__Task brief__. Start at the line that has "base_housing();" and stop at the line that has "if empty is". Print those lines and all lines between them exactly, and nothing more.

__Stored data__.

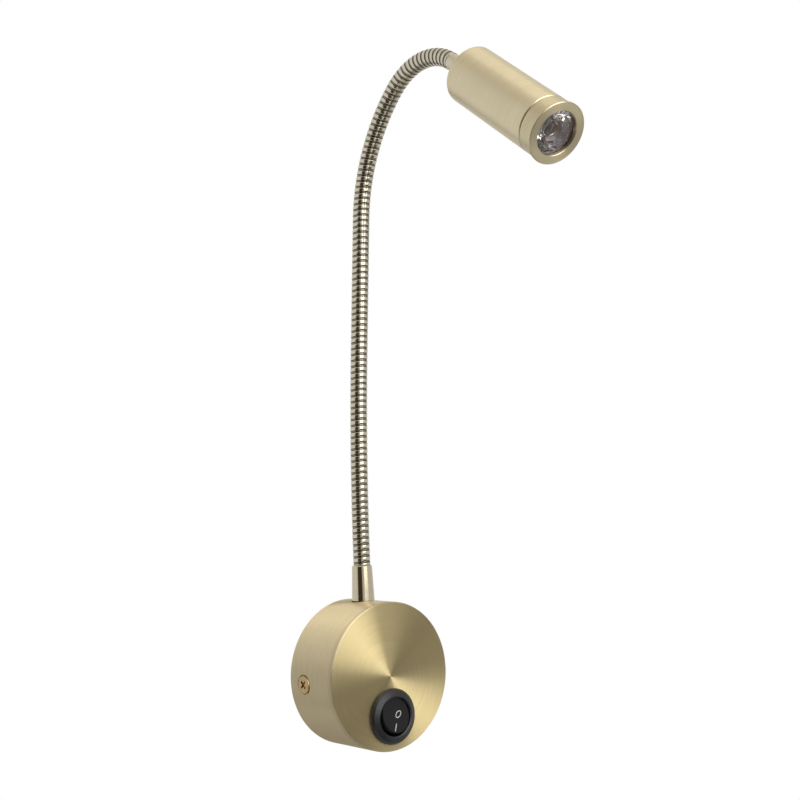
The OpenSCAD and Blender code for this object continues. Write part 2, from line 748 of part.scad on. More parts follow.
module terminal_screws() {
    tip = pole_out + insert_bore_d / 2 - 0.2;
    top = bracket_t + block_depth - 0.8;
    color(STEEL) facing() for (x = [-pole_x, pole_x], y = [0.25, 0.75])
        translate([x, block_low + block_h * y, tip]) difference() {
            cylinder(d = insert_screw_d, h = top - tip, $fn = SMALL);
            translate([-insert_screw_d, -0.2, top - tip - 0.6]) cube([2 * insert_screw_d, 0.4, CUT]);
        }
}

// Places inside the base that the wires run between, as [x, y, out]
blade_end_out = base_depth - barrel_depth - blade_l;
feed_in = [-pole_x, block_low + 0.8, pole_out];
neutral_in = [pole_x, block_low + block_h - 0.8, pole_out];
centre_blade = [0, -switch_drop, blade_end_out - WIRE_GAP];
end_blade = centre_blade + end_blade_y * [sin(switch_turn), cos(switch_turn), 0];
switched_in = concat(SWITCHED_AT, driver_board_out - WIRE_GAP);
neutral_out = concat(NEUTRAL_AT, driver_board_out - WIRE_GAP);

module switch_feed_wire() {
    color("#7a4a2b") facing() wire([
        feed_in, feed_in + [0, -2, 0], [-6.6, 0.5, 4.6], centre_blade + [-8, 11.5, -1.5],
        centre_blade + [-6.5, 5.5, -2.3], centre_blade + [-2.6, 1, -3.3],
        centre_blade + [0, 0, -1.8], centre_blade], wire_d);
}

module switched_wire() {
    color("#202020") facing() wire([
        end_blade, end_blade + [0, 0, -1.2], end_blade + [2.4, 2, -1.8], end_blade + [7, 5.6, -0.4],
        [SWITCHED_AT.x, SWITCHED_AT.y - 2.4, case_back - 3], switched_in + [0, 0, -3.6], switched_in],
        wire_d, [0.2, 0.9, 0.1]);
}

module neutral_wire() {
    color("#3b62a8") facing() wire([
        neutral_in, neutral_in + [0, 2.2, 0], [5.4, block_low + block_h + 2.6, pole_out + 0.4],
        [9.6, block_low + block_h + 1.6, pole_out + 0.8],
        [NEUTRAL_AT.x - 0.2, NEUTRAL_AT.y + 1, case_back - 2.2], neutral_out + [0, 0, -3.2], neutral_out],
        wire_d, [0.9, 0.2, 0.1]);
}

// Tapered ferrule with a threaded stud below the base's surface
module base_ferrule() {
    chamfer = 0.35;
    color(BRASS) on_arm(0) difference() {
        union() {
            rotate_extrude() polygon([
                [0, -ferrule_l], [ferrule_foot_d / 2, -ferrule_l],
                [ferrule_top_d / 2, -RUNNING - chamfer],
                [ferrule_top_d / 2 - chamfer, -RUNNING], [0, -RUNNING]]);
            translate([0, 0, -ferrule_l - stud_l]) cylinder(d = stud_d, h = stud_l + CUT, $fn = SMALL);
        }
        translate([0, 0, -ferrule_l - stud_l - CUT])
            cylinder(d = fitting_bore_d, h = ferrule_l + stud_l + 2 * CUT, $fn = SMALL);
        translate([0, 0, -socket_depth]) cylinder(d = socket_d, h = socket_depth + CUT, $fn = SMALL);
    }
}

module ferrule_washer() {
    color(STEEL) translate([0, -arm_out, washer_top - washer_t])
        pipe(washer_d, stud_d + 2 * LOOSE, washer_t, $fn = SMALL);
}

module ferrule_nut() {
    color(STEEL) translate([0, -arm_out, washer_top - washer_t - nut_t - SEAT])
        hex_nut(nut_af, stud_d + 2 * THREAD, nut_t);
}

// One link of the ribbed hose, with a plain tail where it enters a fitting
module arm_link(i) {
    from = (i - 1) * link_len;
    to = i * link_len;
    start = i == 1 ? [[-tail_l, hose_tail_d / 2], [0, hose_tail_d / 2]]
        : [[from + link_gap / 2, hose_tail_d / 2]];
    end = i == LINKS ? [[hose_len, hose_tail_d / 2], [hose_len + tail_l, hose_tail_d / 2]]
        : [[to - link_gap / 2, hose_tail_d / 2]];
    crests = [for (k = [0:ribs_per_link - 1]) [from + (k + 0.5) * rib_pitch, hose_d / 2]];
    valleys = [for (k = [1:ribs_per_link - 1]) [from + k * rib_pitch, hose_valley_d / 2]];
    outside = concat(start, [crests[0]],
        joined([for (k = [1:ribs_per_link - 1]) [valleys[k - 1], crests[k]]]), end);
    bore = [for (j = [len(outside) - 1:-2:0]) outside[j][0]];
    all_bore = bore[len(bore) - 1] == outside[0][0] ? bore : concat(bore, [outside[0][0]]);
    color(HOSE_BRASS) shell_of_rings(concat(
        [for (p = outside) ring(p[0], p[1] * rib_round)],
        [for (s = all_bore) ring(s, hose_bore_d / 2 * rib_round)]));
}

for (k = [1:LINKS - 1]) {
    fr = station(k * link_len);
    echo(str(k % 2 == 1 ? "Forward" : "Sideways", " hinge ", k, " at ", fr[0], " about ",
        k % 2 == 1 ? fr[2] : -fr[3]));
}
echo(str("Head back at ", station(hose_len + collar_l)));

// Lead from the driver board, through the arm, to where its cores part in the head
module lamp_lead() {
    low = -(foot_z + ferrule_l - case_top + case_wall + 1.5);
    high = hose_len + collar_l + lead_end;
    rings = 60;
    color("#e6e2d6") tube_of_rings([for (i = [0:rings]) ring(low + (high - low) * i / rings, lead_d / 2)]);
}

// Smooth collar with a threaded stud into the head's back
module head_collar() {
    stud = head_back + nut_t + 2;
    color(BRASS) in_head() difference() {
        union() {
            translate([0, 0, -collar_l + RUNNING]) cylinder(d = collar_d, h = collar_l - RUNNING - SEAT);
            translate([0, 0, -CUT]) cylinder(d = stud_d, h = stud + CUT, $fn = SMALL);
        }
        translate([0, 0, -collar_l - CUT])
            cylinder(d = fitting_bore_d, h = collar_l + stud + 2 * CUT, $fn = SMALL);
        translate([0, 0, -collar_l - CUT]) cylinder(d = socket_d, h = socket_depth + CUT, $fn = SMALL);
    }
}

module head_nut() {
    color(STEEL) in_head() translate([0, 0, head_back + SEAT]) hex_nut(nut_af, stud_d + 2 * THREAD, nut_t);
}

module head_body() {
    chamfer = 0.3;
    color(BRASS) in_head() difference() {
        translate([0, 0, body_len]) mirror([0, 0, 1]) round_edged(head_r, body_len, head_edge_r);
        translate([0, 0, head_back]) cylinder(r = head_r - head_wall, h = body_len);
        translate([0, 0, body_len - sleeve_l - 1]) cylinder(r = head_r - thread_wall, h = sleeve_l + 2);
        translate([0, 0, -CUT]) cylinder(d = stud_d + 2 * THREAD, h = head_back + 2 * CUT, $fn = SMALL);
        translate([0, 0, body_len - chamfer]) difference() {
            cylinder(r = head_r + CUT, h = chamfer + CUT);
            translate([0, 0, -CUT / 2])
                cylinder(r1 = head_r + CUT / 2, r2 = head_r - chamfer - CUT, h = chamfer + 1.5 * CUT);
        }
    }
}

module front_cap() {
    c = 0.25;
    back = cap_back + groove_w;
    color(BRASS) in_head() rotate_extrude() polygon([
        [lens_room_r, cap_back - sleeve_l], [sleeve_r, cap_back - sleeve_l], [sleeve_r, back],
        [head_r - c, back], [head_r, back + c], [head_r, head_l - flange_t],
        [flange_d / 2 - c, head_l - flange_t], [flange_d / 2, head_l - flange_t + c],
        [flange_d / 2, head_l - c], [flange_d / 2 - c, head_l],
        [opening_d / 2 + c, head_l], [opening_d / 2, head_l - c],
        [opening_d / 2, head_l - lip_t], [lens_room_r, head_l - lip_t]]);
}

// Collimating lens: a flat rim, a cone, a well for the emitter and a dimple with a dome in front
module lens() {
    rim_back = lens_front - lens_rim_t;
    well_r = 2.7;
    well_depth = 3.6;
    bulge_r = dimple_d * 0.72;
    bulge_h = bulge_r - sqrt(bulge_r * bulge_r - dimple_d * dimple_d / 4);
    color("#dfe6ea", 0.5) in_head() difference() {
        union() {
            rotate_extrude() polygon([
                [0, lens_back], [lens_back_d / 2, lens_back], [lens_r - 1, rim_back],
                [lens_r, rim_back], [lens_r, lens_front], [0, lens_front]]);
        }
        translate([0, 0, lens_back - CUT]) cylinder(r = well_r, h = well_depth + CUT, $fn = SMALL);
        difference() {
            translate([0, 0, lens_front - dimple_depth])
                cylinder(d = dimple_d, h = dimple_depth + CUT, $fn = SMALL);
            translate([0, 0, lens_front - dimple_depth + bulge_h - bulge_r]) sphere(bulge_r);
        }
    }
}

module lens_seal() {
    color(BLACK) in_head() translate([0, 0, lens_front + 0.05 + seal_d / 2])
        rotate_extrude() translate([lens_r - seal_d / 2, 0]) circle(d = seal_d, $fn = SMALL);
}

// Holder that stands on the heat sink round the board and carries the lens's cone and rim
module lens_holder() {
    rim_back = lens_front - lens_rim_t - SEAT;
    step = lens_back - 0.1;
    room_r = led_board_d / 2 + 0.3;
    low_r = lens_back_d / 2 + holder_gap;
    color(BLACK) in_head() rotate_extrude() polygon([
        [room_r, sink_front + SEAT], [holder_r, sink_front + SEAT], [holder_r, rim_back],
        [lens_r - 1 + holder_gap, rim_back], [low_r, step], [low_r, step - 0.6], [room_r, step - 0.6]]);
}

module led_emitter() {
    color("#f0e6b4") in_head() translate([0, 0, board_front + SEAT]) {
        translate([-1.75, -1.75, 0]) cube([3.5, 3.5, emitter_h]);
        translate([0, 0, emitter_h]) intersection() {
            sphere(dome_r, $fn = SMALL);
            translate([-2, -2, -0.2]) cube(4);
        }
    }
}

// Holes that the board, the pad and the heat sink share
module board_holes(depth) {
    for (y = [-board_screw_y, board_screw_y]) translate([0, y, 0])
        cylinder(d = 2.1, h = depth, $fn = SMALL);
    for (x = [-board_wire_x, board_wire_x]) translate([x, 0, 0])
        cylinder(d = core_d + 0.6, h = depth, $fn = SMALL);
}

module led_board() {
    color("#f2f2ee") in_head() translate([0, 0, board_back]) difference() {
        cylinder(d = led_board_d, h = led_board_t);
        translate([0, 0, -CUT]) board_holes(led_board_t + 2 * CUT);
    }
}

module thermal_pad() {
    color("#8d9aa8") in_head() translate([0, 0, sink_front + SEAT]) difference() {
        cylinder(d = led_board_d - 0.4, h = pad_t);
        translate([0, 0, -CUT]) board_holes(pad_t + 2 * CUT);
    }
}

module heat_sink() {
    groove = 1.2;
    color("#c9ccd0") in_head() translate([0, 0, sink_front - sink_l]) difference() {
        cylinder(r = sink_r, h = sink_l);
        translate([0, 0, -CUT]) board_holes(sink_l + 2 * CUT);
        for (z = [0.25, 0.5, 0.75]) translate([0, 0, sink_l * z - groove / 2])
            pipe(sink_r * 2 + CUT, sink_r * 2 - 2 * groove, groove);
    }
}

module board_screws() {
    color(STEEL) in_head() for (y = [-board_screw_y, board_screw_y])
        translate([0, y, board_front + SEAT]) difference() {
            union() {
                cylinder(d = 3, h = 0.9, $fn = SMALL);
                translate([0, 0, -7]) cylinder(d = 2, h = 7.2, $fn = SMALL);
            }
            translate([0, 0, 0.9]) cross_recess(2, 0.45, 0.5);
        }
}

// The lead's two cores, from where they part to the board's front
module led_wires() {
    low = lead_end + WIRE_GAP;
    color("#c03a2e") in_head() both_sides() wire([
        [core_d * 0.6, 0, low], [core_d * 0.6, 0, low + 0.8], [board_wire_x * 0.4, 0, low + 2],
        [board_wire_x - core_d * 0.8, 0, low + 3.6], [board_wire_x, 0, low + 5],
        [board_wire_x, 0, sink_front - sink_l / 2],
        [board_wire_x, 0, board_front + 0.2]], core_d, [0, 1, 0]);
}

base_housing();
wall_bracket();
housing_screws();
switch_body();
switch_rocker();
switch_plunger();
switch_spring();
switch_contact_lever();
switch_terminals();
driver_case();
driver_lid();
driver_tape();
driver_board();
driver_components();
terminal_block();
terminal_inserts();
terminal_screws();
earth_screw();
switch_feed_wire();
switched_wire();
neutral_wire();
base_ferrule();
ferrule_washer();
ferrule_nut();
for (i = [1:LINKS]) arm_link(i);
lamp_lead();
head_collar();
head_nut();
head_body();
front_cap();
lens();
lens_seal();
lens_holder();
led_emitter();
led_board();
led_wires();
board_screws();
thermal_pad();
heat_sink();
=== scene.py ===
"""Looks of the adjustable wall lamp: brushed antique brass, a ribbed hose, a rocker switch and
a clear lens, on a white ground in a plain soft studio. Metres, in the frame of the solids."""

import math

import bmesh
import bpy
from mathutils import Matrix, Vector


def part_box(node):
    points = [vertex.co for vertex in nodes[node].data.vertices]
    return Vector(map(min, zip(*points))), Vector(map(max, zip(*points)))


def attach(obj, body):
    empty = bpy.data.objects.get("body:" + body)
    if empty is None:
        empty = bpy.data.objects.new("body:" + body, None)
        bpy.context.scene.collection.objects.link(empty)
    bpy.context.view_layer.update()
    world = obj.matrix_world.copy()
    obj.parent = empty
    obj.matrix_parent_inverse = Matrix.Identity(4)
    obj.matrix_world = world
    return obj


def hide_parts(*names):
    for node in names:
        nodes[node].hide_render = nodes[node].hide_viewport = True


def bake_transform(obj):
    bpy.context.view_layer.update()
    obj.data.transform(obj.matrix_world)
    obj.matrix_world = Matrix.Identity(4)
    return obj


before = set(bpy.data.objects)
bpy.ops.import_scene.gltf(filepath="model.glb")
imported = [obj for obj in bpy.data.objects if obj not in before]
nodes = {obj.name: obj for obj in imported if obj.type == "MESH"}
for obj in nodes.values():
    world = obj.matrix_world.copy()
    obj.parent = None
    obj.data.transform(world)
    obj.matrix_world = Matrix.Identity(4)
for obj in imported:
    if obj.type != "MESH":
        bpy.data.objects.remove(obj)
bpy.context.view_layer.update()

MM = 0.001

# Sizes of the lamp as the solids have them, in millimetres and degrees
ARM_OUT = 11.5
ARM_FOOT = 44.52
# Stretches of the arm from the base up: length, degrees to the side, degrees forwards
STRETCHES = ((90, 4, 0), (56, 0, 0), (56, 0, 45), (40, 0, 81))
LINKS = 14
RIBS_PER_LINK = 7
TAIL_R = 2.6
TAIL_L = 6.0
COLLAR_L = 14.0
LEAD_R = 1.2
LEAD_END = 19.8  # past the head's back
BASE_R = 30.0
BASE_DEPTH = 27.5
SWITCH_DROP = 16.0
SWITCH_TURN = -22.0
PIVOT_DEPTH = 1.5
ROCKER_R = 7.2
ROCKER_FACE = 4.3
ROCKER_DISH = 0.6
ROCKER_TILT = -11.0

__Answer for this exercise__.
base_housing();
wall_bracket();
housing_screws();
switch_body();
switch_rocker();
switch_plunger();
switch_spring();
switch_contact_lever();
switch_terminals();
driver_case();
driver_lid();
driver_tape();
driver_board();
driver_components();
terminal_block();
terminal_inserts();
terminal_screws();
earth_screw();
switch_feed_wire();
switched_wire();
neutral_wire();
base_ferrule();
ferrule_washer();
ferrule_nut();
for (i = [1:LINKS]) arm_link(i);
lamp_lead();
head_collar();
head_nut();
head_body();
front_cap();
lens();
lens_seal();
lens_holder();
led_emitter();
led_board();
led_wires();
board_screws();
thermal_pad();
heat_sink();
=== scene.py ===
"""Looks of the adjustable wall lamp: brushed antique brass, a ribbed hose, a rocker switch and
a clear lens, on a white ground in a plain soft studio. Metres, in the frame of the solids."""

import math

import bmesh
import bpy
from mathutils import Matrix, Vector


def part_box(node):
    points = [vertex.co for vertex in nodes[node].data.vertices]
    return Vector(map(min, zip(*points))), Vector(map(max, zip(*points)))


def attach(obj, body):
    empty = bpy.data.objects.get("body:" + body)
    if empty is None:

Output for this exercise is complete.